Ongoing advances in computer architecture and data analysis make imaging an increasingly appealing option for tracking bioprocessing. As Sang-Kyu Jung, PhD, associate professor of biological and chemical engineering at Hongik University in Sejong, Republic of Korea, noted: “The development of various deep learning architectures and training techniques suitable for image processing, along with the emergence of high-performance GPUs (Graphics Processing Units) capable of handling them, has led to the application of more sophisticated image processing technologies.”

Today’s imaging analysis can tell scientists much more about the status of a bioprocess. As Jung explained, analyzing images with machine learning “can now be used to classify objects according to their characteristics and predict important phenomena.”

CHO cells

As one example, a team of scientists at the Beijing Key Laboratory of Enze Biomass Fine Chemicals in China applied image analysis to Chinese hamster ovary (CHO) cells in culture. Specifically, these scientists used a deep-learning approach to analyze images of these cells. In addition to providing online, real-time information, these scientists pointed out that “accurate and automatic statistics of geometrical characteristics facilitate optimization and control of culture process.”
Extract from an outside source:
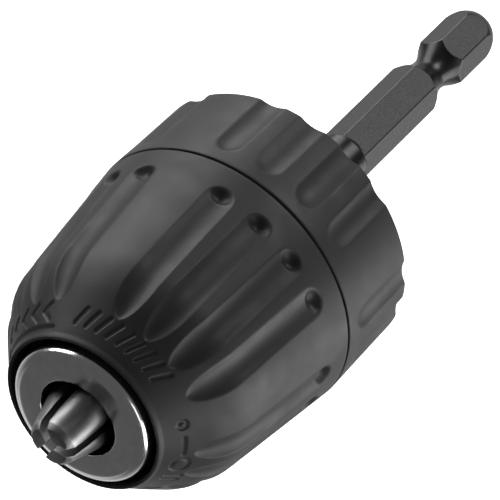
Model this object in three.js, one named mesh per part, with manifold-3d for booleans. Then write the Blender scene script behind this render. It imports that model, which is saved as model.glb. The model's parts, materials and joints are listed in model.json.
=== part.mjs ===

Various imaging technologies can be used to enhance bioprocessing. For instance, Jean-Sébastien Guez, PhD, a senior scientist at the Institut Pascal in France, and his colleagues used in situ microscopy to analyze antibody production by mammalian cells in a bioreactor. As these scientists concluded: Analyzing these images with AI-based methods “produced cell density and viability estimates showing very high accuracy … under non-suboptimal culture conditions.”
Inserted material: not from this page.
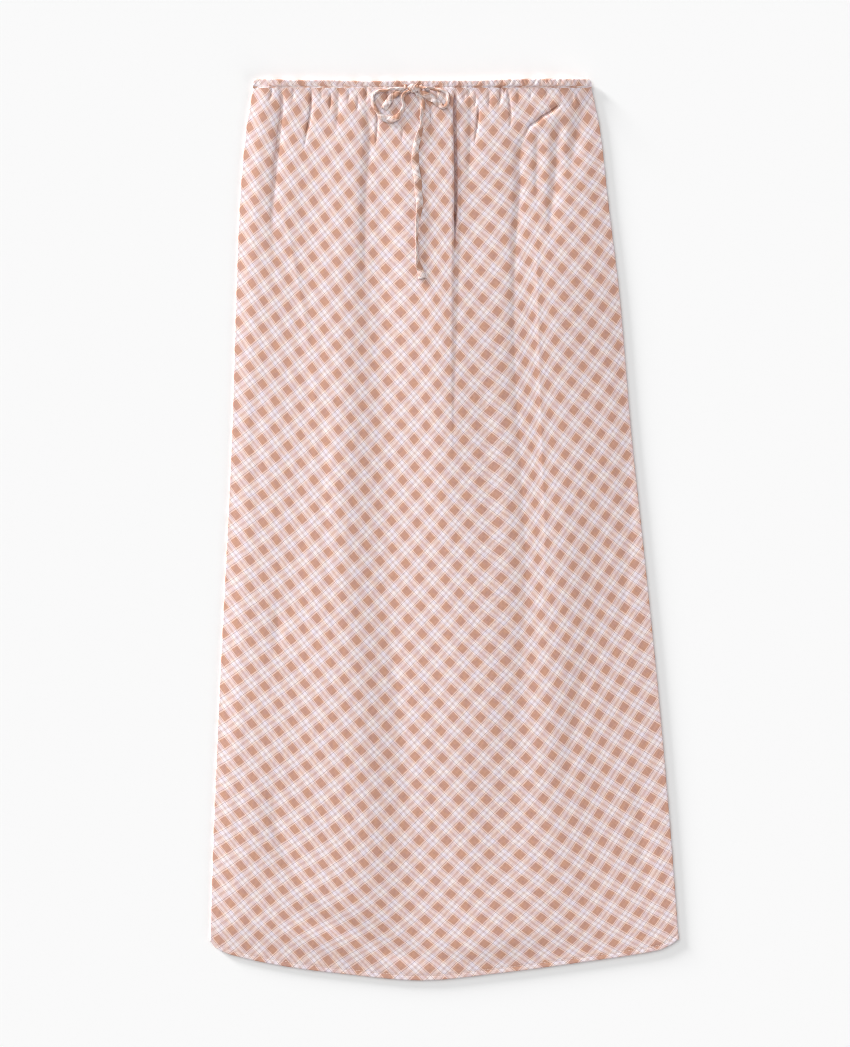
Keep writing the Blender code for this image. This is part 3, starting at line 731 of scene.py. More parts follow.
@dataclass(frozen=True)
class CheckedViscose:
    """Plain-woven viscose in a small yarn-dyed check: matt, soft, and a little uneven from thread to thread.

    A place has the mean colour of its two yarns, and the cloth is darkest where two brown ones cross.
    """

    name: str
    roughness: float = 0.78
    sheen: float = 0.12
    # The tie is painted a little darker than the skirt, as painted shade for the shade that falls on the bow
    tone: float = 1.0
    repeat: float = 20.3
    # The threads are 0.3 mm apart in the real cloth, and drawn three times coarser so that they show
    thread: float = 0.9
    thread_wanders: float = 1.3
    wander_scale: float = 0.09
    dye_scale: float = 0.13
    edge_blur: float = 0.16
    slub_scales: tuple[float, float] = (1.6, 0.08)
    slub_shades: tuple[float, float] = (0.88, 1.09)
    weave_shades: tuple[float, float] = (0.96, 1.04)
    weave_height: float = 0.08
    slub_height: float = 0.6
    stripes: tuple[Stripe, ...] = (
        Stripe(0.0, "#DDB4A4", 1.0),
        Stripe(4.1, "#F6DFD3", 0.0),
        Stripe(5.3, "#A89397", 0.0),
        Stripe(5.85, "#F5EDF0", 0.0),
        Stripe(9.0, "#D9C5C2", 0.0),
    )
    crossing: str = "#CB9E8A"
    warm: str = "#FFF9F3"
    cool: str = "#F6F2FA"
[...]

Imaging-based methods in bioprocessing will likely continue to attract more attention. At the 16th Bioprocessing Summit in Boston, for example, Theodore Randolph, PhD, professor of chemical and biological engineering at the University of Colorado, will give a talk about using machine learning to analyze images for the formation of aggregates during a bioprocess.

Over time, imaging will be used to analyze even more features of bioprocessing, do so in real time, and lead to more efficient and productive biomanufacturing.